Dynamis
- Discipline: History of medicine
- Language: English, Spanish
- Edited by: Mikel Astrain, Annette Mülberger

Publication details
- History: 1981–present
- Publisher: University of Granada, Autonomous University of Barcelona, Miguel Hernández University of Elche, University of Cantabria (Spain)
- Frequency: Biannually
- Open access: Delayed
- License: CC BY
- Impact factor: 0.545 (2021)

Standard abbreviations
- ISO 4: Dynamis

Indexing
- ISSN: 0211-9536 (print) 2340-7948 (web)
- OCLC no.: 642384753

Links
- Journal homepage; Online access; Online archive;

= Dynamis (journal) =

Dynamis is a biannual peer-reviewed academic journal covering the history of medicine and science. It publishes articles, notes, documents, and reviews in Spanish and English (with some articles in French, Italian, or Portuguese). Contents are freely accessible online six months after publication from Revistes Catalanes amb Accés Obert and SciELO.

== History ==
The journal was established in 1981 at the University of Granada by five historians of medicine (Luis García Ballester, Teresa Ortiz, Rosa María Moreno, Guillermo Olagüe and Esteban Rodríguez Ocaña). The first editorial note acknowledged the influence of Pedro Laín Entralgo, and justified the publication of the new journal by referring to the recent growing interest in the history of science, in particular the history of medicine, in Spain.

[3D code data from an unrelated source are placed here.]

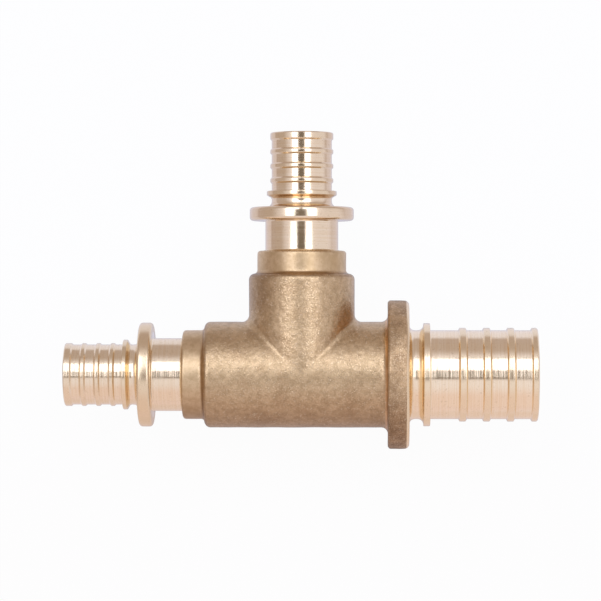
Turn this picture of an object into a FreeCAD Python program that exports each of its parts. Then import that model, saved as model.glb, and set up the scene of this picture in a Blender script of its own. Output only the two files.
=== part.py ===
import FreeCAD
import Part
import math
import os

# Brass reducing tee for sleeve-pressed plastic pipe: a forged body with a large ribbed
# spigot of its own, and two small turned spigots brazed into its sockets.
# Millimetres. The run lies along X with its large end towards +X, the branch leaves
# along +Y, and the origin is where the two centre lines cross.

# Forged barrels and their crossing
barrel_d = 32.5
branch_barrel_step = 0.1
run_shoulder_at = 29.65
branch_shoulder_at = 30.8
shoulder_round = 1.75
shoulder_lean = 0.35
shoulder_face_used = 0.98
crossing_fillet = 2.1

# Socket rings at the two small ends of the body
ring_d = 27.3
run_ring_length = 6.85
branch_ring_length = 7.25
ring_edge_round = 0.9
ring_root_fillet = 1.1
socket_depth = 9.0
braze_gap = 0.05

# Large flange of the body
large_flange_at = 26.45
large_flange_d = 45.65
large_flange_thick = 6.55
large_flange_back_round = 0.9
large_flange_face_round = 1.35
large_flange_draft_start = 3.8
large_flange_draft = 0.15
large_flange_root_fillet = 2.0

# Large spigot, measured along the run from the face of the large flange
large_spigot_length = 39.35
large_spigot_d = 27.3
large_groove_round = 1.75
large_stop_at = 4.35
large_stop_width = 2.05
large_stop_d = 31.7
large_stop_root_fillet = 0.35
large_rib_d = 28.8
large_rib_crest = 1.8
large_rib_flank = 0.45
large_rib_pitch = 7.34
large_rib_first_from_end = 8.3
large_ribs = 3
large_end_rib = 1.75
large_tip_chamfer = 0.4
large_bore_d = 23.0
large_bore_past_crossing = 10.5

# Small spigot, measured outwards from the face of its socket ring
small_reach = 36.35
small_neck_d = 22.4
small_flange_at = 9.3
small_flange_thick = 4.1
small_flange_d = 32.0
small_spigot_d = 18.5
small_stop_at = 17.1
small_stop_width = 1.3
small_stop_slope = 0.8
small_stop_d = 21.5
small_rib_d = 19.4
small_rib_crest = 0.9
small_rib_flank = 0.5
small_rib_pitch = 4.44
small_rib_first_from_end = 5.85
small_ribs = 3
small_end_rib = 1.95
small_tip_chamfer = 0.3
small_bore_d = 15.0

# Waterway inside the body, edge breaks, and the braze at each socket mouth
body_bore_step = 2.0
drill_point_angle = 118.0
flange_round = 1.0
neck_fillet = 0.5
groove_round = 0.9
crest_round = 0.25
bore_chamfer = 0.6
inner_end_chamfer = 0.5
braze_lead_in = 0.6
braze_rise = 0.35
braze_hollow = 0.12

# Where the main faces lie
run_socket_face = run_shoulder_at + run_ring_length
branch_socket_face = branch_shoulder_at + branch_ring_length
large_flange_face = large_flange_at + large_flange_thick
large_end = large_flange_face + large_spigot_length
socket_d = small_neck_d + 2 * braze_gap
body_bore_d = large_bore_d - body_bore_step

x_axis = FreeCAD.Vector(1, 0, 0)
z_axis = FreeCAD.Vector(0, 0, 1)
origin = FreeCAD.Vector(0, 0, 0)


def rounded_corner(before, corner, after, radius):
    """Return the start, middle and end of the arc that rounds one corner."""
    to_before = (before - corner).normalize()
    to_after = (after - corner).normalize()
    half_angle = to_before.getAngle(to_after) / 2
    trim = radius / math.tan(half_angle)
    centre_line = (to_before + to_after).normalize()
    centre = corner + centre_line * (radius / math.sin(half_angle))
    middle = centre - centre_line * radius
    return corner + to_before * trim, middle, corner + to_after * trim


def outline(corners):
    """Close an outline through (along, out) corners; a third value rounds that corner."""
    points = [FreeCAD.Vector(corner[0], corner[1], 0) for corner in corners]
    edges = []
    pen = None
    first = None
    for index, corner in enumerate(corners):
        point = points[index]
        radius = corner[2] if len(corner) > 2 else 0
        if radius > 0:
            after = points[(index + 1) % len(points)]
            start, middle, end = rounded_corner(points[index - 1], point, after, radius)
            arc = Part.Arc(start, middle, end).toShape()
        else:
            start, end, arc = point, point, None
        if pen is not None:
            edges.append(Part.makeLine(pen, start))
        if arc is not None:
            edges.append(arc)
        if first is None:
            first = start
        pen = end
    edges.append(Part.makeLine(pen, first))
    return Part.Wire(edges)


def turned(corners):
    """Turn an outline about the X axis into a solid."""
    return Part.Face(outline(corners)).revolve(origin, x_axis, 360)


def on_branch(shape):
    """Swing a shape that lies along +X onto the branch."""
    return shape.rotated(origin, z_axis, 90)


def on_small_run(shape):
    """Swing a shape that lies along +X onto the small end of the run."""
    return shape.rotated(origin, z_axis, 180)


def rib(centre, root_r, crest_r, crest, flank):
    """Four corners of one rib, with softened crest edges."""
    half = crest / 2
    return [
        (centre - half - flank, root_r),
        (centre - half, crest_r, crest_round),
        (centre + half, crest_r, crest_round),
        (centre + half + flank, root_r),
    ]


def ribbed_end(end, centres, root_r, crest_r, crest, flank, end_rib, tip_chamfer):
    """Corners of a row of ribs and of the wider rib that finishes the spigot."""
    corners = []
    for centre in centres:
        corners += rib(centre, root_r, crest_r, crest, flank)
    corners += [
        (end - end_rib - flank, root_r),
        (end - end_rib, crest_r, crest_round),
        (end - tip_chamfer, crest_r),
        (end, crest_r - tip_chamfer),
    ]
    return corners


def shoulder(at, barrel_r, ring_r):
    """Barrel corner and ring corner of a leaning shoulder, with rounds that fit on its face."""
    step = barrel_r - ring_r
    face = math.hypot(step, shoulder_lean)
    half_turn = math.atan2(step, shoulder_lean) / 2
    wanted = (shoulder_round + ring_root_fillet) * math.tan(half_turn)
    share = min(1, face * shoulder_face_used / wanted)
    return [
        (at, barrel_r, shoulder_round * share),
        (at + shoulder_lean, ring_r, ring_root_fillet * share),
    ]


def run_outside():
    """Outside of the body along the run, from the small socket ring to the large tip."""
    barrel_r = barrel_d / 2
    ring_r = ring_d / 2
    flange_r = large_flange_d / 2
    spigot_r = large_spigot_d / 2
    stop_r = large_stop_d / 2
    stop_at = large_flange_face + large_stop_at
    stop_end = stop_at + large_stop_width
    first_rib = large_end - large_rib_first_from_end
    centres = [first_rib - large_rib_pitch * (large_ribs - 1 - index) for index in range(large_ribs)]
    barrel_end, ring_root = shoulder(run_shoulder_at, barrel_r, ring_r)
    corners = [
        (-run_socket_face, 0),
        (-run_socket_face, ring_r, ring_edge_round),
        (-ring_root[0], *ring_root[1:]),
        (-barrel_end[0], *barrel_end[1:]),
        (large_flange_at, barrel_r, large_flange_root_fillet),
        (large_flange_at, flange_r, large_flange_back_round),
        (large_flange_at + large_flange_draft_start, flange_r),
        (large_flange_face, flange_r - large_flange_draft, large_flange_face_round),
        (large_flange_face, spigot_r, large_groove_round),
        (stop_at, spigot_r, large_groove_round),
        (stop_at, stop_r, crest_round),
        (stop_end, stop_r, crest_round),
        (stop_end, spigot_r, large_stop_root_fillet),
    ]
    corners += ribbed_end(large_end, centres, spigot_r, large_rib_d / 2,
                          large_rib_crest, large_rib_flank, large_end_rib, large_tip_chamfer)
    corners.append((large_end, 0))
    return turned(corners)


def branch_outside():
    """Outside of the body along the branch, from the crossing to the socket ring."""
    barrel_r = barrel_d / 2 - branch_barrel_step / 2
    ring_r = ring_d / 2
    corners = [
        (0, 0),
        (0, barrel_r),
        *shoulder(branch_shoulder_at, barrel_r, ring_r),
        (branch_socket_face, ring_r, ring_edge_round),
        (branch_socket_face, 0),
    ]
    return on_branch(turned(corners))


def crossing_edges(shape):
    """Edges where the branch barrel meets the run barrel."""
    reach = barrel_d / 2 + crossing_fillet
    found = []
    for edge in shape.Edges:
        box = edge.BoundBox
        near = max(abs(box.XMin), abs(box.XMax), abs(box.YMax)) < reach
        across = box.XLength > branch_barrel_step and box.YLength > branch_barrel_step
        if near and across:
            found.append(edge)
    return found


def socket(face):
    """Cutter for one socket: its lead-in for the braze, its bore and the waterway below."""
    socket_r = socket_d / 2
    floor = face - socket_depth
    corners = [
        (0, 0),
        (0, body_bore_d / 2),
        (floor, body_bore_d / 2),
        (floor, socket_r),
        (face - braze_lead_in, socket_r),
        (face, socket_r + braze_lead_in),
        (face, 0),
    ]
    return turned(corners)


def large_waterway():
    """Cutter for the bore that is drilled in from the large end, with its drill point."""
    bore_r = large_bore_d / 2
    body_bore_r = body_bore_d / 2
    point = (bore_r - body_bore_r) / math.tan(math.radians(drill_point_angle / 2))
    corners = [
        (-large_bore_past_crossing - point, 0),
        (-large_bore_past_crossing - point, body_bore_r),
        (-large_bore_past_crossing, bore_r),
        (large_end - bore_chamfer, bore_r),
        (large_end, bore_r + bore_chamfer),
        (large_end, 0),
    ]
    return turned(corners)


def tee_body():
    """Forged and machined body."""
    shape = run_outside().fuse(branch_outside())
    shape = shape.makeFillet(crossing_fillet, crossing_edges(shape))
    shape = shape.cut(large_waterway())
    shape = shape.cut(on_small_run(socket(run_socket_face)))
    return shape.cut(on_branch(socket(branch_socket_face)))


def small_spigot(face):
    """Turned small spigot, standing in the socket whose mouth is at face."""
    bore_r = small_bore_d / 2
    neck_r = small_neck_d / 2
    flange_r = small_flange_d / 2
    spigot_r = small_spigot_d / 2
    stop_r = small_stop_d / 2
    inner_end = face - socket_depth
    end = face + small_reach
    flange_at = face + small_flange_at
    flange_face = flange_at + small_flange_thick
    stop_end = face + small_stop_at + small_stop_width
    first_rib = end - small_rib_first_from_end
    centres = [first_rib - small_rib_pitch * (small_ribs - 1 - index) for index in range(small_ribs)]
    corners = [
        (inner_end, bore_r + bore_chamfer),
        (inner_end, neck_r - inner_end_chamfer),
        (inner_end + inner_end_chamfer, neck_r),
        (flange_at, neck_r, neck_fillet),
        (flange_at, flange_r, flange_round),
        (flange_face, flange_r, flange_round),
        (flange_face, spigot_r, groove_round),
        (face + small_stop_at - small_stop_slope, spigot_r, groove_round),
        (face + small_stop_at, stop_r, crest_round),
        (stop_end, stop_r, crest_round),
        (stop_end, spigot_r),
    ]
    corners += ribbed_end(end, centres, spigot_r, small_rib_d / 2,
                          small_rib_crest, small_rib_flank, small_end_rib, small_tip_chamfer)
    corners += [
        (end, bore_r + bore_chamfer),
        (end - bore_chamfer, bore_r),
        (inner_end + bore_chamfer, bore_r),
    ]
    return turned(corners)


def braze_ring(face):
    """Ring of filler that stands in a socket's lead-in, with a hollow face."""
    neck_r = small_neck_d / 2
    edge = FreeCAD.Vector(face, socket_d / 2 + braze_lead_in, 0)
    foot = FreeCAD.Vector(face - braze_lead_in, socket_d / 2, 0)
    inner = FreeCAD.Vector(face - braze_lead_in, neck_r, 0)
    top = FreeCAD.Vector(face + braze_rise, neck_r, 0)
    middle = (edge + top) * 0.5
    towards_corner = z_axis.cross(edge - top).normalize()
    arc = Part.Arc(top, middle + towards_corner * braze_hollow, edge)
    edges = [
        Part.makeLine(edge, foot),
        Part.makeLine(foot, inner),
        Part.makeLine(inner, top),
        arc.toShape(),
    ]
    return Part.Face(Part.Wire(edges)).revolve(origin, x_axis, 360)


pieces = {
    "tee_body": tee_body(),
    "run_spigot": on_small_run(small_spigot(run_socket_face)),
    "branch_spigot": on_branch(small_spigot(branch_socket_face)),
    "run_braze_ring": on_small_run(braze_ring(run_socket_face)),
    "branch_braze_ring": on_branch(braze_ring(branch_socket_face)),
}

os.makedirs("parts", exist_ok=True)
for name, shape in pieces.items():
    shape.exportStep("parts/" + name + ".step")
    box = shape.BoundBox
    print(name, "solids", len(shape.Solids), "valid", shape.isValid(),
          "volume", round(shape.Volume, 1), "faces", len(shape.Faces),
          "X", round(box.XMin, 2), round(box.XMax, 2),
          "Y", round(box.YMin, 2), round(box.YMax, 2),
          "Z", round(box.ZMin, 2), round(box.ZMax, 2))
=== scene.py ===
# %% [markdown]
# # A brass reducing tee
#
# The real fitting is three pieces of brass and two rings of braze. The body is forged hot in a die,
# blasted clean and cut to size at its ends. Two small spigots are turned from bright bar and brazed
# into its sockets. This lesson rebuilds each solid of that tee as a finer mesh, gives the forging
# its slightly uneven skin, and makes a material for each finish.

# %% Load the solids as a fixed frame
import math

import bmesh
import bpy
from mathutils import Matrix, Vector, noise


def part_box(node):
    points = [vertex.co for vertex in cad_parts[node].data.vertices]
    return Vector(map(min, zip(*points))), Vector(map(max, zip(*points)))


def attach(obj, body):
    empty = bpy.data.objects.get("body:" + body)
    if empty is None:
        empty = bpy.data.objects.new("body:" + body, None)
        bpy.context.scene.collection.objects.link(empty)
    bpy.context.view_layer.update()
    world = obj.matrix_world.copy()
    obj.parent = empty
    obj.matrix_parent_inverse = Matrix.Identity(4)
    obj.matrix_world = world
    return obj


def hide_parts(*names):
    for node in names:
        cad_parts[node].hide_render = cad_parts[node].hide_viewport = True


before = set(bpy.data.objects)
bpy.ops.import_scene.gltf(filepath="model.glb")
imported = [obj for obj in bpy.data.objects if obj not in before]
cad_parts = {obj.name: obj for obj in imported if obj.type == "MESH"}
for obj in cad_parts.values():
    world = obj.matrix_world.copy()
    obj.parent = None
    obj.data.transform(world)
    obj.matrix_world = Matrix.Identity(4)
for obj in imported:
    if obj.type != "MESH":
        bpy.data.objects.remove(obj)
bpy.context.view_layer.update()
print("solid nodes", sorted(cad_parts))

# %% [markdown]
# ## Sizes
#
# Blender works in metres here. What the solids already say is read from their boxes, so a face of
# the dressed piece lies on the face of the solid. The rest are the sizes of the turned outlines,
# written in millimetres times `mm`, as they would stand on a drawing.

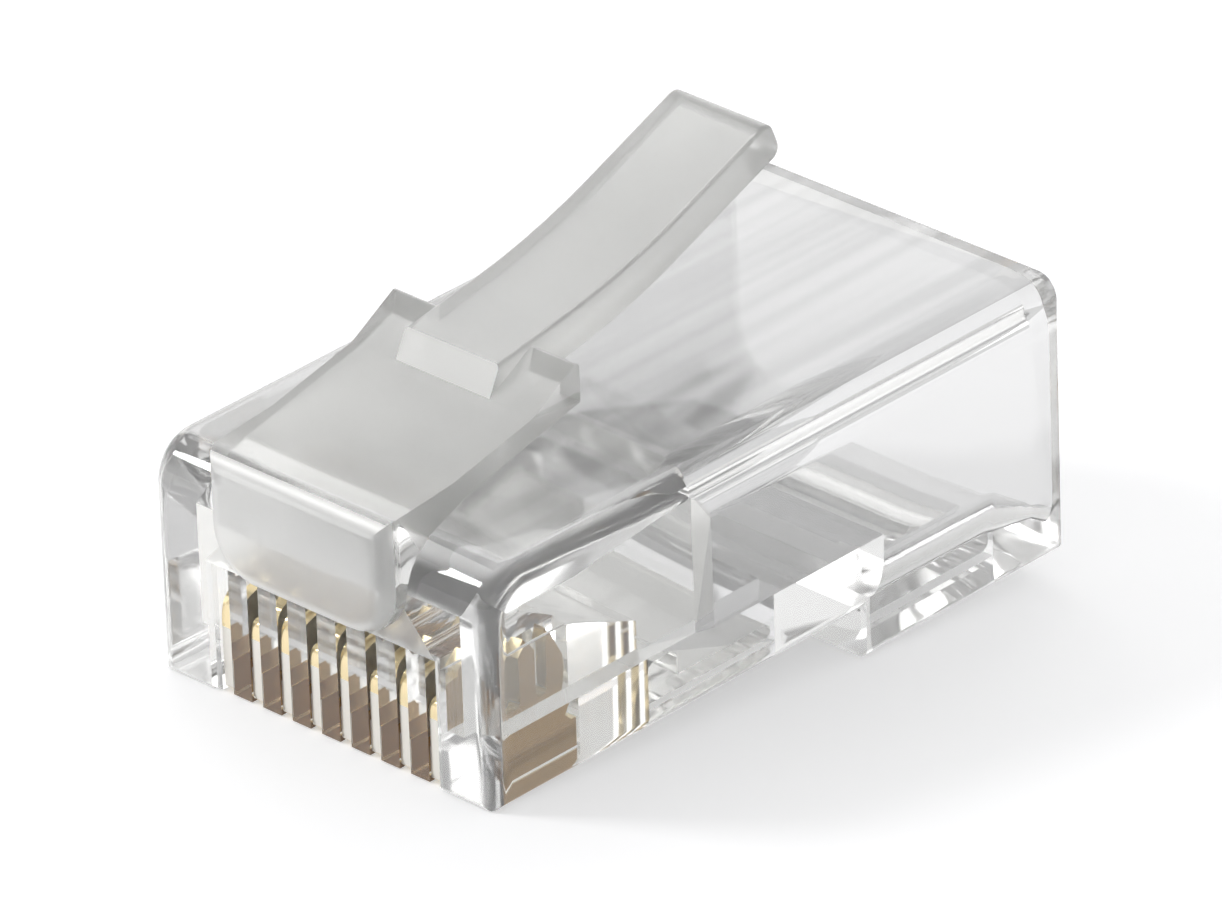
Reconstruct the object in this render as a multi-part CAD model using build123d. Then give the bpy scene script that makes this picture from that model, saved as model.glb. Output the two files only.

From the beginning, the aim of the journal was to contribute to a comprehension of the practical and social aspects of medicine from a broad perspective including the history of scientific, educational, and medical institutions.

== Abstracting and indexing ==
The journal is abstracted and indexed in:

- Arts and Humanities Citation Index
- FRANCIS
- Historical Abstracts
- ISIS: Critical Bibliography
- ERIH PLUS (European Reference Index for the Humanities)
- L'Année Philologique
- Latindex
- Science Citation Index Expanded
- Scopus
- Social Sciences Citation Index
- IBECS (Índice Bibliográfico Español en Ciencias de la Salud)

According to the Journal Citation Reports, the journal has a 2014 impact factor of 0.306.